Like any system, a
democratic order is susceptible to disruptions it least anticipates.
Democracies navigate complex paths created by those agreeing to govern
themselves. One of the most significant disruptors of a democracy is when an
election happens, and there is no outright winner. This disrupts paradigms of
the majority rules sections of society. It turns upside down the conception of
freedom In liberation struggle parties.
The
sixth administration of President Ramaphosa is left with less than twelve
months to hand over to a seventh administration. The political mandate of South
Africa would have been renewed by the end of August 2024. The true feelings of
more than 50% of South Africans about the governing ANC would be known as the
voter numbers are collated to give election results at the national and
provincial spheres of government. What will soon start preoccupying the minds
of thinkers and analysts is the impact of a below 50% threshold performance by
the governing ANC. There is a body of opinion about this impact. This rendition
interrogates challenges and implications.
The
brute truth is that our democracy as we knew it at the national level will
never be the same. Due to citizen support, the governing ANC might have had the
last thirty years as the only period it could govern South Africa alone.

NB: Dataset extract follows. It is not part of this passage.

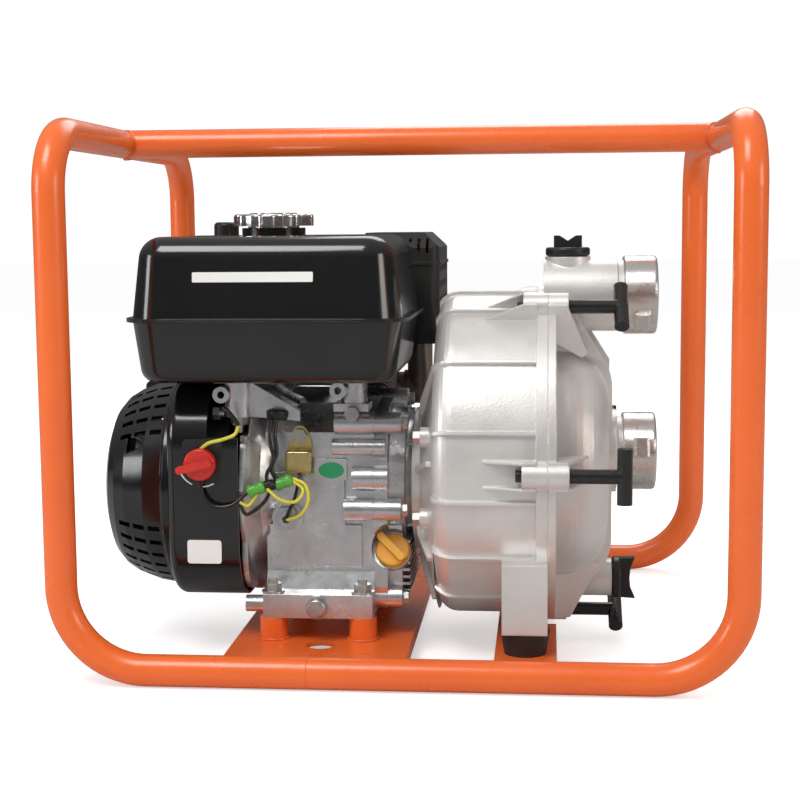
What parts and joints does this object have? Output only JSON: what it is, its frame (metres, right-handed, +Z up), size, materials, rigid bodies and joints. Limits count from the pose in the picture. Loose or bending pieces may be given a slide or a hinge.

Arguably, the previous fifteen years might go in its history as a period of
power squandering, albeit in which its resolve to have fought for South
Africans to elect whomever they want to govern them freely will be tested.
The
era of coalitions has arrived. Interests as the currency of politics will now
take centre stage. Political parties will henceforth negotiate their policies
with civil society movements that have been rising as the ANC was masterminding
its decline in influence. "A ‘cloud’ of players has replaced
the centre, each with some power to shape political or political economy
outcomes, but none with enough power to unilaterally determine them."
The
greatest lesson about what is unfolding in South Africa is that the 2016 and
2021 municipal elections have proven that loss of power erodes influence. It is
true that "people and institutions acquire, use and lose power (and this)
offers insights into why... and how obscure start-ups can abruptly displace
rival giants". What the 1994 democratic breakthrough did, apart from
enabling us as a society to be democratic, foregrounds the reality that
"power is spreading", and new and smaller ones will challenge
long-established organisations. In matters of societal freedom, as promised by
the Constitution, no single political formation will be able to call the shots
in national politics as much as some of the 'outside rule of law' post-liberation
governing parties did in the past.
The
idea of South Africa not being governed by the ANC has occupied the attention
of scenario planners, thinkers, and system resilience consulting firms for a
while. Fortunately for this community, transitioning from a National Party rule
to a post-apartheid South Africa provides not-so-distant memories to learn
from. Then there was freedom from apartheid euphoria and the Mandela effect
that kept society together. The theme was to reconstruct a nation tormented by
a past characterised by oppression, conflict, economic exclusion, and
systematic racism.
The
decision to manage the transition through a legal process and keep the public
administration system intact helped creates a seamless move from one
administration to another with minimal disruptions. This remains a bequeathed
legacy of transition from FW de Klerk to Nelson Mandela that South Africa has
thus far inherited and lived throughout its last thirty years in all spheres of
government. The visionary move by the governing ANC to start a national
dialogue on transitioning from a one-governing party state to a coalition
government one is a dividend of the Mandela-De Klerk-led legacy. The dialogue
is about creating conditions for this transition and not disrupting the
constitutional order in which its prevention and promotion towers South
Africa's National Interests.
However,
"no two disruptions follow identical scripts, but the management of risk
and disruption does encompass three general activities: prevention, detection,
and response.” The dialogue on coalitions is indication enough that the
governing ANC, through the leadership of its assigned deputy president Paul
Mashatile, who plied his leadership lessons from one of South Africa's
coalition juggernauts, the United Democratic Front, is au fait with its
obligations of prevention, detection, and response. The pending transition, if the
ANC fails to gunner a more than 50% poll, will test the depth of national
leadership South Africa commands since the departure from active politics by
the Mandela cohort. Protégés from that era that followed that cohort have a
jury still waiting to pronounce how they fared to hold the centre after the
great bequeathal.
Even
so, the expectation from the dialogue is that it should identify for society
what is predictable and proffer solutions. At best, the process should insulate
the public service to continue with the business of public administration.
Given that our democratic order can never have a single public service, the
process should lay a foundation for a singular public sector focused on keeping
the wheels of the state going. In politics, as we have seen in South Africa's
major economic nodal points, the disaster of leadership consensus from parties
contesting for political power is a constant not disruption that can airbrush.
However, the best leaders learn from disruptions and respond faster after each
one. This is simply because "prevention and response are complementary aspects
of (political) risk management, and different (leaders) may emphasise different
focuses in one over the other.” This, and society seems to believe, the SPOKES
(pun intended) working on the wheel that our constitutional, political, and
democratic order is, will hold it as the dialogue unfolds. CUT!!!